* **WORK TO COMPLETE**:
Reproduce all of the material word for word.

......

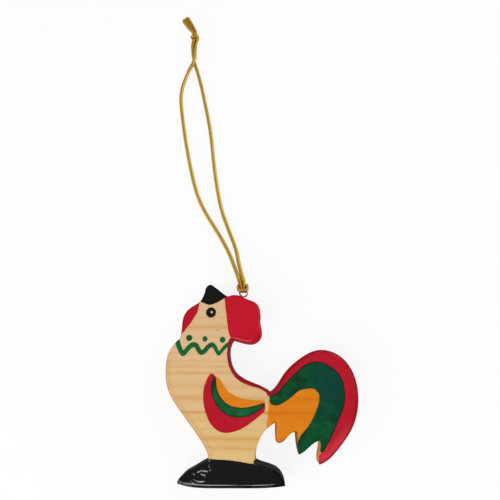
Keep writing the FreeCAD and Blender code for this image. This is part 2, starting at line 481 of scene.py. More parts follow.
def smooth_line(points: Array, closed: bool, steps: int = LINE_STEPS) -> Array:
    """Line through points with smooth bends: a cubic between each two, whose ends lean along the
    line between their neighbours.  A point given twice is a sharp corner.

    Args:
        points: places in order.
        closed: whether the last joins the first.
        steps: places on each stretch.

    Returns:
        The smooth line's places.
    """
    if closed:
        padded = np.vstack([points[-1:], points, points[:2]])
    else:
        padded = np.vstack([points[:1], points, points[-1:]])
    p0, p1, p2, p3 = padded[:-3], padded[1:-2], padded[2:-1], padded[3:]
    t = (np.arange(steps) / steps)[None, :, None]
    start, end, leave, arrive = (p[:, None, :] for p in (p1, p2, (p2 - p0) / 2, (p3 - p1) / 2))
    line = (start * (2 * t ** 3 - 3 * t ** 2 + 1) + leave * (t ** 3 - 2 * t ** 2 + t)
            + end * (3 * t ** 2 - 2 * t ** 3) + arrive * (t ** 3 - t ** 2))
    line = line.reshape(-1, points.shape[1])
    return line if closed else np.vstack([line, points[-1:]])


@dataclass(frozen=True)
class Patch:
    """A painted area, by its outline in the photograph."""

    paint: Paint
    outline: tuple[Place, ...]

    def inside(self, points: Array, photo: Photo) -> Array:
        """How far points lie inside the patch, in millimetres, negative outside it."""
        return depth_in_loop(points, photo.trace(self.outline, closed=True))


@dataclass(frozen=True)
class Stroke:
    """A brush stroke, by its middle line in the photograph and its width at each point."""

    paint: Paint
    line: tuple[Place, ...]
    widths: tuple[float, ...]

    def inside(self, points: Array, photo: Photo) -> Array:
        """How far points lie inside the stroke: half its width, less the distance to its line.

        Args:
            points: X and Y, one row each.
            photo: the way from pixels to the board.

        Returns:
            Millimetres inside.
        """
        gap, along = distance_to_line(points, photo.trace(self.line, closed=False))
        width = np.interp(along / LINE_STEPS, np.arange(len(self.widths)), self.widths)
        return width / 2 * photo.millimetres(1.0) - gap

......

* **SOLUTION**:
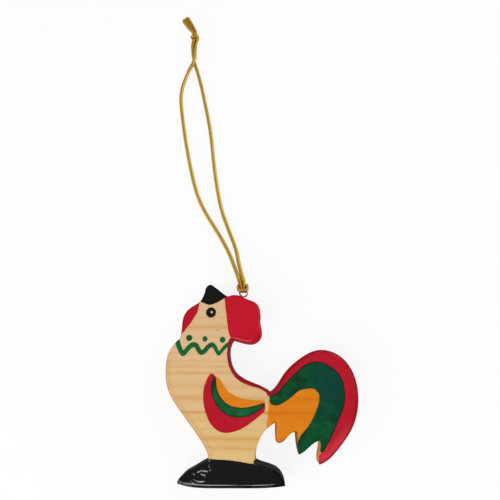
Keep writing the FreeCAD and Blender code for this image. This is part 2, starting at line 481 of scene.py. More parts follow.
def smooth_line(points: Array, closed: bool, steps: int = LINE_STEPS) -> Array:
    """Line through points with smooth bends: a cubic between each two, whose ends lean along the
    line between their neighbours.  A point given twice is a sharp corner.

    Args:
        points: places in order.
        closed: whether the last joins the first.
        steps: places on each stretch.

    Returns:
        The smooth line's places.
    """
    if closed:
        padded = np.vstack([points[-1:], points, points[:2]])
    else:
        padded = np.vstack([points[:1], points, points[-1:]])
    p0, p1, p2, p3 = padded[:-3], padded[1:-2], padded[2:-1], padded[3:]
    t = (np.arange(steps) / steps)[None, :, None]
    start, end, leave, arrive = (p[:, None, :] for p in (p1, p2, (p2 - p0) / 2, (p3 - p1) / 2))
    line = (start * (2 * t ** 3 - 3 * t ** 2 + 1) + leave * (t ** 3 - 2 * t ** 2 + t)
            + end * (3 * t ** 2 - 2 * t ** 3) + arrive * (t ** 3 - t ** 2))
    line = line.reshape(-1, points.shape[1])
    return line if closed else np.vstack([line, points[-1:]])


@dataclass(frozen=True)
class Patch:
    """A painted area, by its outline in the photograph."""

    paint: Paint
    outline: tuple[Place, ...]

    def inside(self, points: Array, photo: Photo) -> Array:
        """How far points lie inside the patch, in millimetres, negative outside it."""
        return depth_in_loop(points, photo.trace(self.outline, closed=True))


@dataclass(frozen=True)
class Stroke:
    """A brush stroke, by its middle line in the photograph and its width at each point."""

    paint: Paint
    line: tuple[Place, ...]
    widths: tuple[float, ...]

    def inside(self, points: Array, photo: Photo) -> Array:
        """How far points lie inside the stroke: half its width, less the distance to its line.

        Args:
            points: X and Y, one row each.
            photo: the way from pixels to the board.

        Returns:
            Millimetres inside.
        """
        gap, along = distance_to_line(points, photo.trace(self.line, closed=False))
        width = np.interp(along / LINE_STEPS, np.arange(len(self.widths)), self.widths)
        return width / 2 * photo.millimetres(1.0) - gap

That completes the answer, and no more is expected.